[Written problem]: Would you quote the material below from its first line through the line containing "the cap's pieces.", exactly and with both ends included?

──────────────────────────────

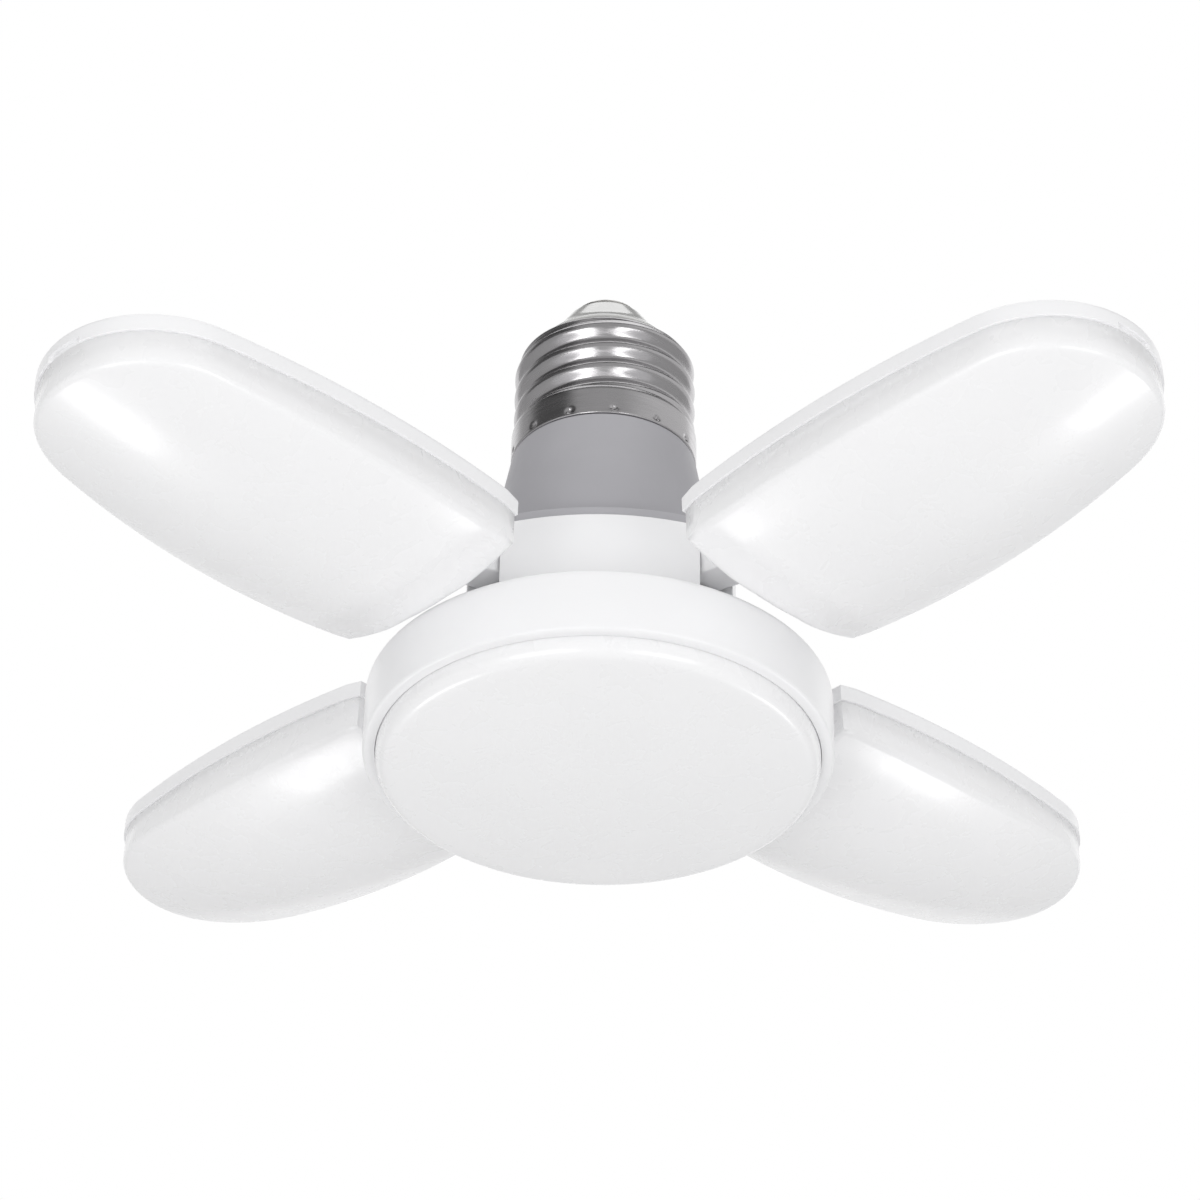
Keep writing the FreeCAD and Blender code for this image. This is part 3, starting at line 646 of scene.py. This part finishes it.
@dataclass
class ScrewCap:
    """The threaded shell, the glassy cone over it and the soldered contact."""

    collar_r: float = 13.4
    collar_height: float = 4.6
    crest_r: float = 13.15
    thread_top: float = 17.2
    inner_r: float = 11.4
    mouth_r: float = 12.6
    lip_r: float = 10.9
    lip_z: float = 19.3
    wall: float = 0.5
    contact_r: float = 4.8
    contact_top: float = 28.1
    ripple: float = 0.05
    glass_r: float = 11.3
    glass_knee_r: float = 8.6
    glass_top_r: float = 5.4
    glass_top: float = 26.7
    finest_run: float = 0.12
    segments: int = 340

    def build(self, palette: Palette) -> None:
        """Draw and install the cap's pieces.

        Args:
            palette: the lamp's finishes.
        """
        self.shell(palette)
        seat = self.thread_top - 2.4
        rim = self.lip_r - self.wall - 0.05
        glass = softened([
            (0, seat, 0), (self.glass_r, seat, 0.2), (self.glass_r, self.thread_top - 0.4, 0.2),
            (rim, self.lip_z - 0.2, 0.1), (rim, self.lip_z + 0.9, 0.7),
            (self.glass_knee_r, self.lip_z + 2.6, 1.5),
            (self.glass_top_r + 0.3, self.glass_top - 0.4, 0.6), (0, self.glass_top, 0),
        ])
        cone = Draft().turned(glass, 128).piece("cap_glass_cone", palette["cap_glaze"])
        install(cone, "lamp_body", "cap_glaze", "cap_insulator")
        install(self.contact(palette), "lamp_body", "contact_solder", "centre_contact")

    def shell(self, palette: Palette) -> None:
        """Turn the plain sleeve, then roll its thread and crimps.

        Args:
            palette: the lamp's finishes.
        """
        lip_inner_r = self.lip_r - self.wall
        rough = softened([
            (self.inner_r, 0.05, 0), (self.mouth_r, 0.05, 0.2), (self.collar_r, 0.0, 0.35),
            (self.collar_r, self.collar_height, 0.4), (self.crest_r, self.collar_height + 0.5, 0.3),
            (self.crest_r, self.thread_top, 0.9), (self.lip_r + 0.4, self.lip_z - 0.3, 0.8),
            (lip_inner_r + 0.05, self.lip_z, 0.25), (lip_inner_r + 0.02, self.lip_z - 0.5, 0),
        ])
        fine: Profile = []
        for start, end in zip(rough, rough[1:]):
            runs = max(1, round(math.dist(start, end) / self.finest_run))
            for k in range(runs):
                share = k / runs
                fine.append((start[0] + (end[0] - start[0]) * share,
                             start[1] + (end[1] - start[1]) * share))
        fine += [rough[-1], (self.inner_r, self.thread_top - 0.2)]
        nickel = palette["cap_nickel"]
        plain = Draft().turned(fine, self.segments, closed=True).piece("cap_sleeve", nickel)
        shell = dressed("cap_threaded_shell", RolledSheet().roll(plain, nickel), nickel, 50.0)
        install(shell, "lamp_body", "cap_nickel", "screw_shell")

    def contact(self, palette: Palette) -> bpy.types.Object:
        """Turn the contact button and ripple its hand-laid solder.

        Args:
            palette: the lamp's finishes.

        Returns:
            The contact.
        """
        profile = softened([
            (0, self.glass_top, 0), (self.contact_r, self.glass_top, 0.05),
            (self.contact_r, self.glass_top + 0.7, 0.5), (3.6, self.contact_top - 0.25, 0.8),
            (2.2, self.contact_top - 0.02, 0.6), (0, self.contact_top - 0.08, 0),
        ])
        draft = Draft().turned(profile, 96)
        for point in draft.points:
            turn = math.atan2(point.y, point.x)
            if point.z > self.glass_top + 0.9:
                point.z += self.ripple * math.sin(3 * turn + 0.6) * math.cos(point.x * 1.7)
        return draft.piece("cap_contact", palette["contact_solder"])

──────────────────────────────

[Task solution]:
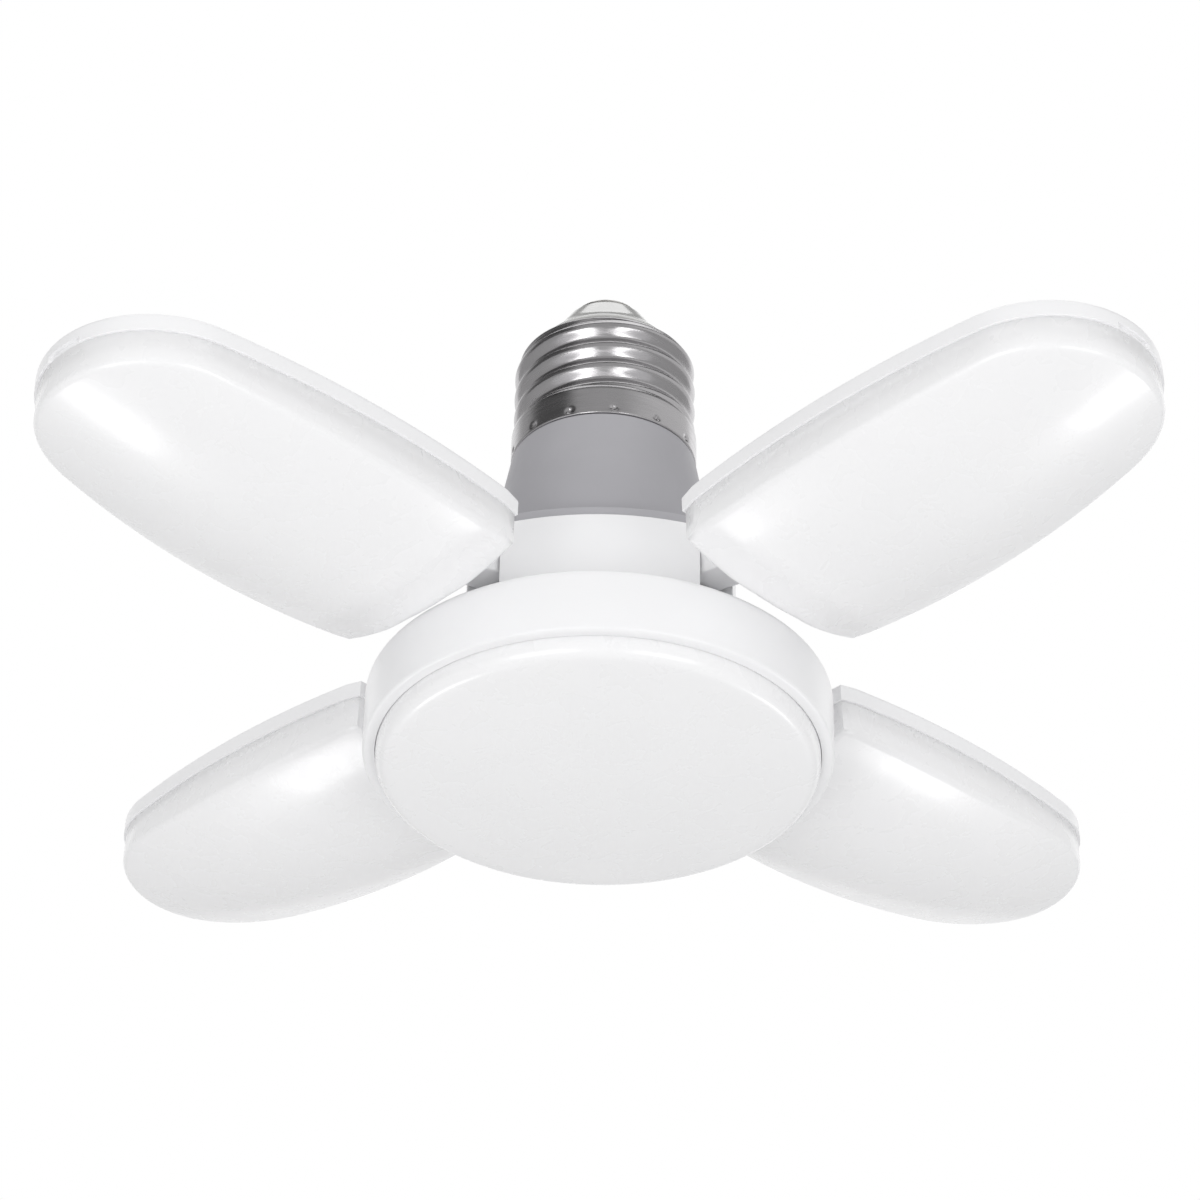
Keep writing the FreeCAD and Blender code for this image. This is part 3, starting at line 646 of scene.py. This part finishes it.
@dataclass
class ScrewCap:
    """The threaded shell, the glassy cone over it and the soldered contact."""

    collar_r: float = 13.4
    collar_height: float = 4.6
    crest_r: float = 13.15
    thread_top: float = 17.2
    inner_r: float = 11.4
    mouth_r: float = 12.6
    lip_r: float = 10.9
    lip_z: float = 19.3
    wall: float = 0.5
    contact_r: float = 4.8
    contact_top: float = 28.1
    ripple: float = 0.05
    glass_r: float = 11.3
    glass_knee_r: float = 8.6
    glass_top_r: float = 5.4
    glass_top: float = 26.7
    finest_run: float = 0.12
    segments: int = 340

    def build(self, palette: Palette) -> None:
        """Draw and install the cap's pieces.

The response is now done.